From the records below, copy out exactly the lines from the one containing "cad_parts[member].parent = rigid_bodies[body]" to the one containing "points = [vertex.co", both included. Add nothing else.

* begin DATASET *

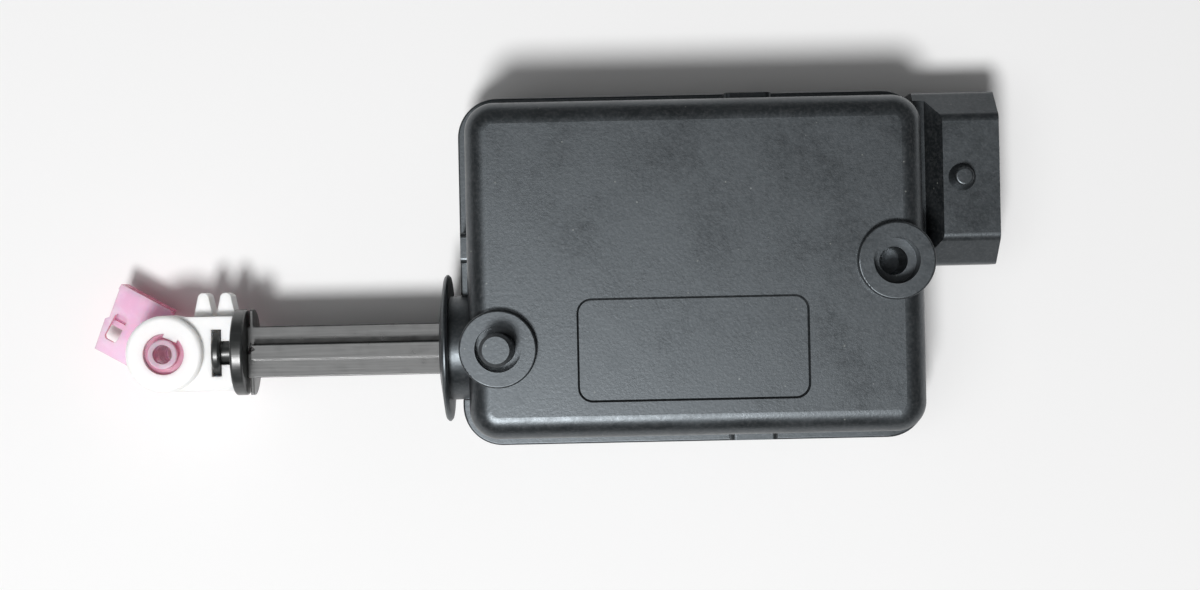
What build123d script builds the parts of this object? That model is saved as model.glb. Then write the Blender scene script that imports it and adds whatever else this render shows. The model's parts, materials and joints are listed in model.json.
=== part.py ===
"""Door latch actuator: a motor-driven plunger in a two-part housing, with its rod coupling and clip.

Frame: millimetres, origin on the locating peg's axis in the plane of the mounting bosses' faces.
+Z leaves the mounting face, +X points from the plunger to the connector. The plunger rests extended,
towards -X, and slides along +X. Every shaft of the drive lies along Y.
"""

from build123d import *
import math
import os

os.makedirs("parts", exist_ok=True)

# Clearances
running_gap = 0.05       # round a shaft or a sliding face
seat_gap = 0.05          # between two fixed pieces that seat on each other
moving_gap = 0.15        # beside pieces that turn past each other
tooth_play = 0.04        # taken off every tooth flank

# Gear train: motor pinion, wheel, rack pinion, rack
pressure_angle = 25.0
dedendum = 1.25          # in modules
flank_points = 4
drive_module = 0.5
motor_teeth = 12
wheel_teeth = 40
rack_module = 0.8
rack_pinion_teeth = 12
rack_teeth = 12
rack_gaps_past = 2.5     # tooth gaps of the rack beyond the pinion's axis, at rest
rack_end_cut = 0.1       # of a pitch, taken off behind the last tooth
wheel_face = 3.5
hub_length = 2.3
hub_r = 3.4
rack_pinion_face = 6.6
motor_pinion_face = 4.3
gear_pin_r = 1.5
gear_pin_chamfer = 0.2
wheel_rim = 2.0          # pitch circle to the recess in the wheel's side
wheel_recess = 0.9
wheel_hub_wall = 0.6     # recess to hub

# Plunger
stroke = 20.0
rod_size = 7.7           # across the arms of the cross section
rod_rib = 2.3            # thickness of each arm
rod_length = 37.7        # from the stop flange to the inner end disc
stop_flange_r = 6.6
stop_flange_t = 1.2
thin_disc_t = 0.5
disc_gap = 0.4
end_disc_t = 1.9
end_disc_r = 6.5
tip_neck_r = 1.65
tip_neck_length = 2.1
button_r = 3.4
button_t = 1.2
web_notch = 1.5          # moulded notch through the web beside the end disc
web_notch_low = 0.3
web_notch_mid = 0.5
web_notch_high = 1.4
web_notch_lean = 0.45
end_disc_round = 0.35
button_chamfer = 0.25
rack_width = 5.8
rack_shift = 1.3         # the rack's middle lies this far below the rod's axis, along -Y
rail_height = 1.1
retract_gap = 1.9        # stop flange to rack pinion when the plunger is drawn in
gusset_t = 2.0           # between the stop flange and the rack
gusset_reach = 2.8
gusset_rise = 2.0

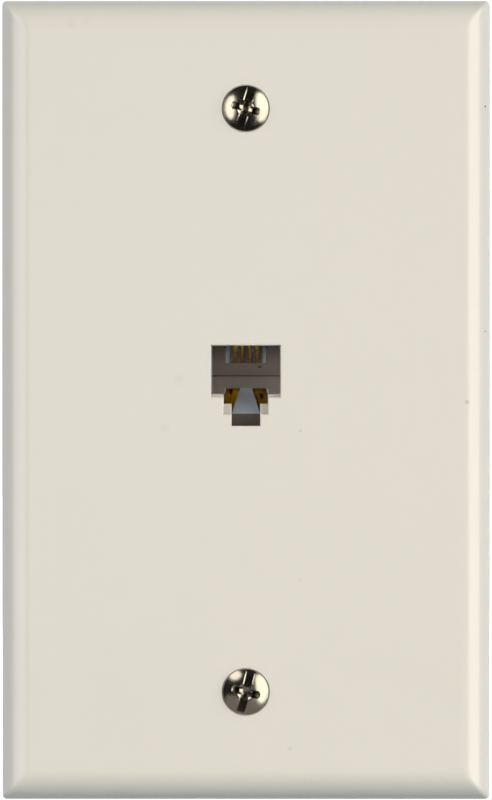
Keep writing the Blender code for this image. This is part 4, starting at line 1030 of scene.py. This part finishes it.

* end DATASET *
* begin DATASET *

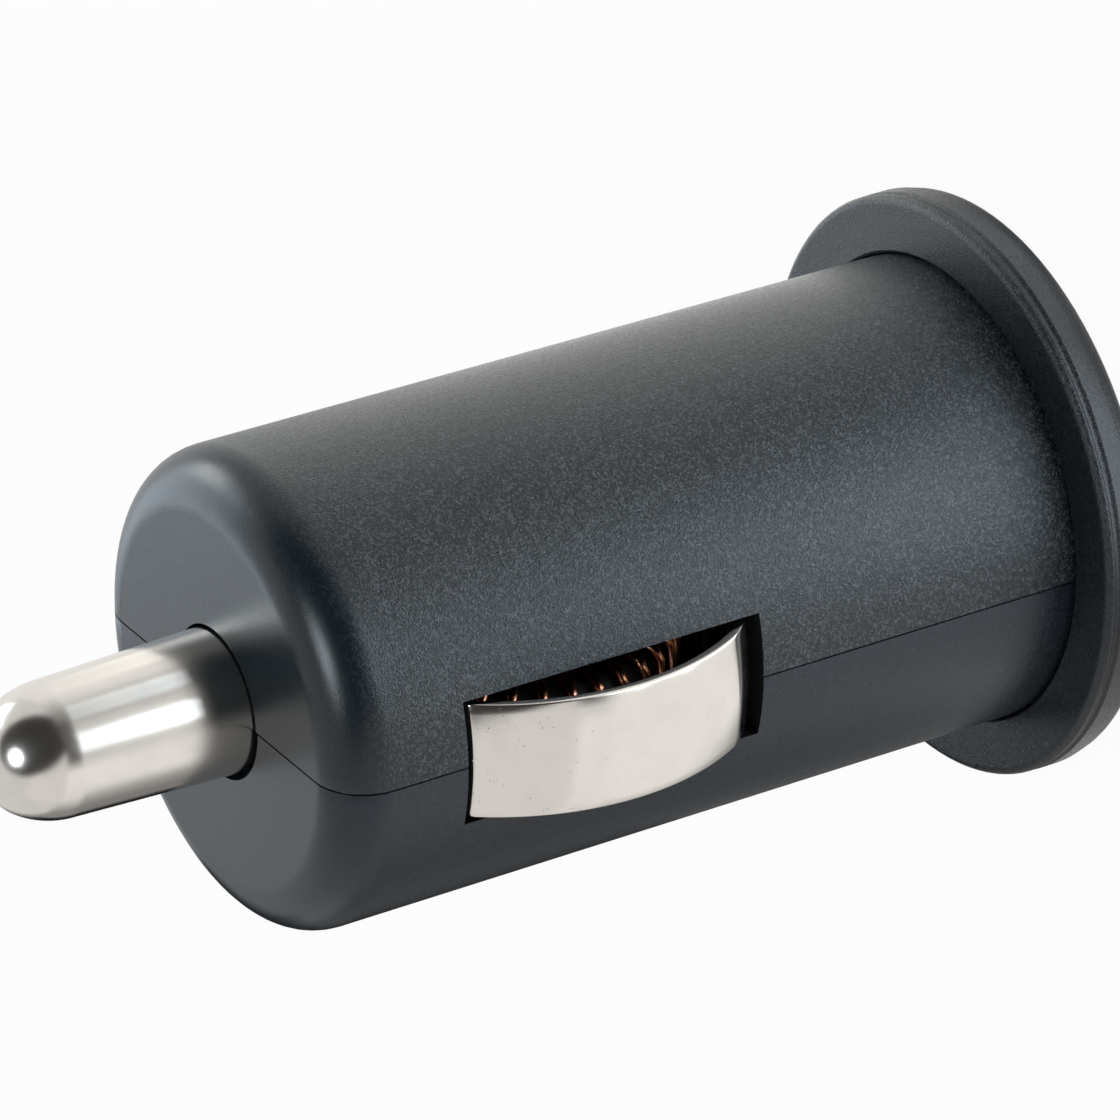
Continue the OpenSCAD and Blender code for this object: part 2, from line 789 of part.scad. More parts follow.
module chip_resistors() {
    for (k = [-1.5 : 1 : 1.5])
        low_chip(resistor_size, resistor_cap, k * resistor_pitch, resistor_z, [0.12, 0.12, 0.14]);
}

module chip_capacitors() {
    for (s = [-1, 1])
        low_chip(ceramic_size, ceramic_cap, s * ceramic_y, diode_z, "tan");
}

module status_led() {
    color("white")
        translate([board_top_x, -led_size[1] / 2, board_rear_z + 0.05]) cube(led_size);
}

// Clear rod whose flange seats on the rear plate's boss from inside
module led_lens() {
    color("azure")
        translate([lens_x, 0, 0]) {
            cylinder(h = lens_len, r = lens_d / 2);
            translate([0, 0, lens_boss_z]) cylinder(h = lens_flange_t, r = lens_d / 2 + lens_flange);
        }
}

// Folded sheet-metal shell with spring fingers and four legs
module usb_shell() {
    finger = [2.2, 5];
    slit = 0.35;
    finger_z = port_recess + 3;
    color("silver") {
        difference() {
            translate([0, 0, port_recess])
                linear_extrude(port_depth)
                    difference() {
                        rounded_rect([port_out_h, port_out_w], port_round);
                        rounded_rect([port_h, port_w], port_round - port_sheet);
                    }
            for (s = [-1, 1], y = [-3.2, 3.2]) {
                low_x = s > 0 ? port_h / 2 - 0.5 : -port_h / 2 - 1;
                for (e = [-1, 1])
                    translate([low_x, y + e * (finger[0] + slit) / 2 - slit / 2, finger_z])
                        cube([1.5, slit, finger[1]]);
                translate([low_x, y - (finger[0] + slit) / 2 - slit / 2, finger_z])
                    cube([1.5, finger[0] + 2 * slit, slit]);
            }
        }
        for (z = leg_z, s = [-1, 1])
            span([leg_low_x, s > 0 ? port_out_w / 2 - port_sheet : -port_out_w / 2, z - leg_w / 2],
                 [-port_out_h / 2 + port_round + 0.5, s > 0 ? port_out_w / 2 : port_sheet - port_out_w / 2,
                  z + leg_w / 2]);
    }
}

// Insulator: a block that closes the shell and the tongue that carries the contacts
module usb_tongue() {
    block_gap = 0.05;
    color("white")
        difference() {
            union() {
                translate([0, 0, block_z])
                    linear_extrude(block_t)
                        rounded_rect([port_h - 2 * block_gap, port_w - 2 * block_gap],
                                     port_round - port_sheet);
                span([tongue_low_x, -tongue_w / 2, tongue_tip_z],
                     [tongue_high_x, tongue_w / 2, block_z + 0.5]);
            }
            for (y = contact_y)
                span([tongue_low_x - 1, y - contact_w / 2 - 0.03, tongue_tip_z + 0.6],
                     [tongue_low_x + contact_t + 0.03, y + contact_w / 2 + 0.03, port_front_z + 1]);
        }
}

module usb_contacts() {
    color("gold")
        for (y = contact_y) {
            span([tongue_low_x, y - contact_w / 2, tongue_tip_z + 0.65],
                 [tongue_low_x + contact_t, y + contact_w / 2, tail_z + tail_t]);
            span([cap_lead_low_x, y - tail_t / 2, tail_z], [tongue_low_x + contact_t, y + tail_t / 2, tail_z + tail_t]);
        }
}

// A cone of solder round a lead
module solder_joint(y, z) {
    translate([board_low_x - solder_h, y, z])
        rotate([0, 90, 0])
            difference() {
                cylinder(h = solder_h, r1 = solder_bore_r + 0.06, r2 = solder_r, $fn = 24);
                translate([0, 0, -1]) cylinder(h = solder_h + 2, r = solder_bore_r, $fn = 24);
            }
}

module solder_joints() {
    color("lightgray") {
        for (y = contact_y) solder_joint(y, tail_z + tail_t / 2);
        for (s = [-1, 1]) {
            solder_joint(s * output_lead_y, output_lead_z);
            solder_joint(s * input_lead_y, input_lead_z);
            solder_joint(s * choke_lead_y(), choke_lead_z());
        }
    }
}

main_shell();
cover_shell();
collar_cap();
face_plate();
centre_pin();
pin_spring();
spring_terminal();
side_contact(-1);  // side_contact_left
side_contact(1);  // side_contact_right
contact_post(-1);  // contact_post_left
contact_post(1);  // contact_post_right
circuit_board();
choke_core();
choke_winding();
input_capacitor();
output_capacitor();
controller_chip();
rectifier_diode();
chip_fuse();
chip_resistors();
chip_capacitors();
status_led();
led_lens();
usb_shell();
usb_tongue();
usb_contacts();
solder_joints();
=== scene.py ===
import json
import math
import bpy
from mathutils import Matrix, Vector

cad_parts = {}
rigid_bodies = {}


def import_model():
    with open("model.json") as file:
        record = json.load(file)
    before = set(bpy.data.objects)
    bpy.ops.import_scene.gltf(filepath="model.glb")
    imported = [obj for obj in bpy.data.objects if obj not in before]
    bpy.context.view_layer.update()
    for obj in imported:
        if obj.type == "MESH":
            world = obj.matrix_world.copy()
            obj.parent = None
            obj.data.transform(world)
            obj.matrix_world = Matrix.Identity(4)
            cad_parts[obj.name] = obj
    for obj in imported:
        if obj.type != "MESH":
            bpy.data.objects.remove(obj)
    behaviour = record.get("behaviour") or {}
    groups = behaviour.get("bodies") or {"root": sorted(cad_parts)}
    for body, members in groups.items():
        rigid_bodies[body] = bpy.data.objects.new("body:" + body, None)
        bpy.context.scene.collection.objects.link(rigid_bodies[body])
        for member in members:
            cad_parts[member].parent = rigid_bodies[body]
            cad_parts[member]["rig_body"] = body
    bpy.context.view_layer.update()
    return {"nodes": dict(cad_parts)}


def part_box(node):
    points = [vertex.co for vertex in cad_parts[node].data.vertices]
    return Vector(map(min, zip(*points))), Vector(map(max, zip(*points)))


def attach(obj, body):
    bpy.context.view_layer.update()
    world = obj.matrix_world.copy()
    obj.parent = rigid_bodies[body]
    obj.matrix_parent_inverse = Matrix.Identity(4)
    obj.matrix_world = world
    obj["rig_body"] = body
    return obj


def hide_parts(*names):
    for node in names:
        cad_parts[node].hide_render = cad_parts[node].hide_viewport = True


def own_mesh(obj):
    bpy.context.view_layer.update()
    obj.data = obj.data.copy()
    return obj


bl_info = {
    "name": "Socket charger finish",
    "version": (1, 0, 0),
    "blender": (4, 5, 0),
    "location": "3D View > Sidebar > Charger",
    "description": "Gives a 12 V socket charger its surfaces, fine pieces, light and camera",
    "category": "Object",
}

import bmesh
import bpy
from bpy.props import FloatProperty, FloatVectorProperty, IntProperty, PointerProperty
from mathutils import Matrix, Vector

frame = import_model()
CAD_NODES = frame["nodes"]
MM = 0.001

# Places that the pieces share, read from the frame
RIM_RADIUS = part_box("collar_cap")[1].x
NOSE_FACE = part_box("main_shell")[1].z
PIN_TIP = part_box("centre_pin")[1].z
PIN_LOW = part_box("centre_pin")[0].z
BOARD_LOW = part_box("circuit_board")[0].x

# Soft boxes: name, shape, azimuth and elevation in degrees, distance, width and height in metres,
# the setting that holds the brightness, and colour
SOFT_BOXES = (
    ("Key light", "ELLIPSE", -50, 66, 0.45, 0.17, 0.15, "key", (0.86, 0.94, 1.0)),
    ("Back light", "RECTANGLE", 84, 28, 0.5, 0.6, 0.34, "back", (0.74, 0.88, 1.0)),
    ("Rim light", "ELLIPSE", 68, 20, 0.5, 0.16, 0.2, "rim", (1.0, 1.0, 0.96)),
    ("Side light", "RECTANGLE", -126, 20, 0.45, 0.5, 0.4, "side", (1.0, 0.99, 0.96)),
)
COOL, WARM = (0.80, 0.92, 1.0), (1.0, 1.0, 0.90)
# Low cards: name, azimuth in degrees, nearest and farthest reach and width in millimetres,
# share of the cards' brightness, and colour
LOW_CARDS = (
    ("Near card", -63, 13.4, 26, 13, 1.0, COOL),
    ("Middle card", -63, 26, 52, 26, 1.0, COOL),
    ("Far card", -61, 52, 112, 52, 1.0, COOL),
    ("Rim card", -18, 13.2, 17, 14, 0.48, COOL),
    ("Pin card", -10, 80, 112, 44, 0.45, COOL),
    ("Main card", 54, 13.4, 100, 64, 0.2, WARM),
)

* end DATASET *
* begin DATASET *

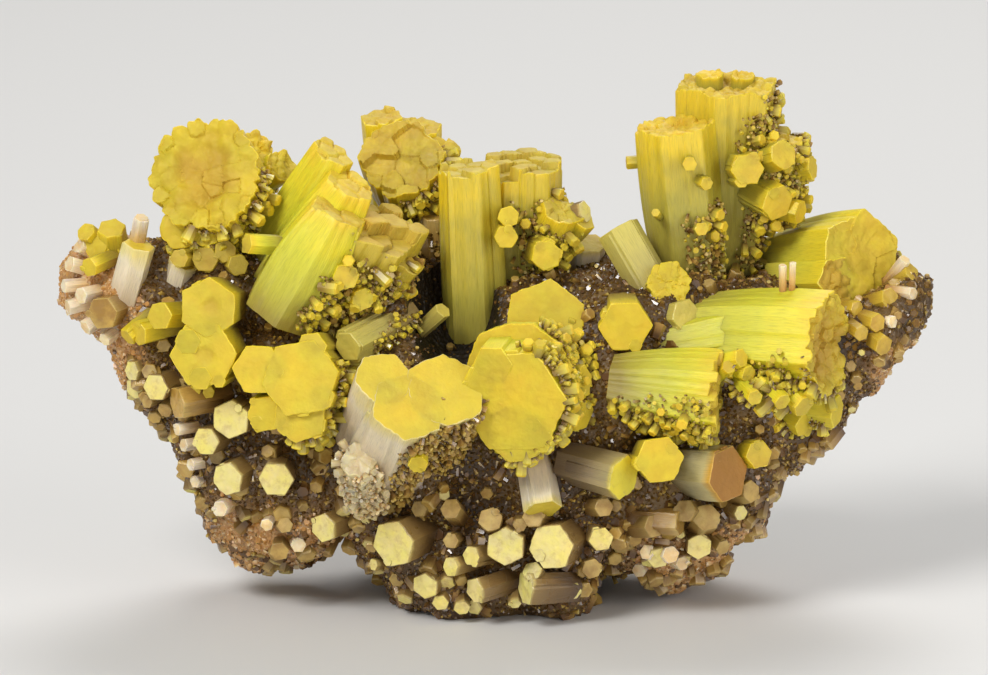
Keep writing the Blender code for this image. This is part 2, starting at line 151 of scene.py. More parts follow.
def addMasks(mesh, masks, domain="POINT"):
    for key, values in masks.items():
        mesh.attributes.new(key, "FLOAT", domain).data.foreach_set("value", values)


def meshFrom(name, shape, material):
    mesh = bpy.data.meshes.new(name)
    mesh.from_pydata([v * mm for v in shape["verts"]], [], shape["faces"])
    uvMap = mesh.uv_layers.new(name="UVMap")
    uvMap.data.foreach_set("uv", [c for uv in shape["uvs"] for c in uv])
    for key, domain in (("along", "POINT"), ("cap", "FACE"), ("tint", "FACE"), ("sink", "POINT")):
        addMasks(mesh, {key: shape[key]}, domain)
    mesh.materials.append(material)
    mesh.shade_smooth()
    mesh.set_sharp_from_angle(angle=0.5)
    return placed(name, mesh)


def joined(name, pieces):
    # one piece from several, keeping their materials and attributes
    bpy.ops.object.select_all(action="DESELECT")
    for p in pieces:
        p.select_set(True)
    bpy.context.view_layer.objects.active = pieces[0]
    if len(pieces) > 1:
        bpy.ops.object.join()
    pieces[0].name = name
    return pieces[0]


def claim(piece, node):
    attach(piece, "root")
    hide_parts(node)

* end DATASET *

- [RESULT BELOW]
            cad_parts[member].parent = rigid_bodies[body]
            cad_parts[member]["rig_body"] = body
    bpy.context.view_layer.update()
    return {"nodes": dict(cad_parts)}


def part_box(node):
    points = [vertex.co for vertex in cad_parts[node].data.vertices]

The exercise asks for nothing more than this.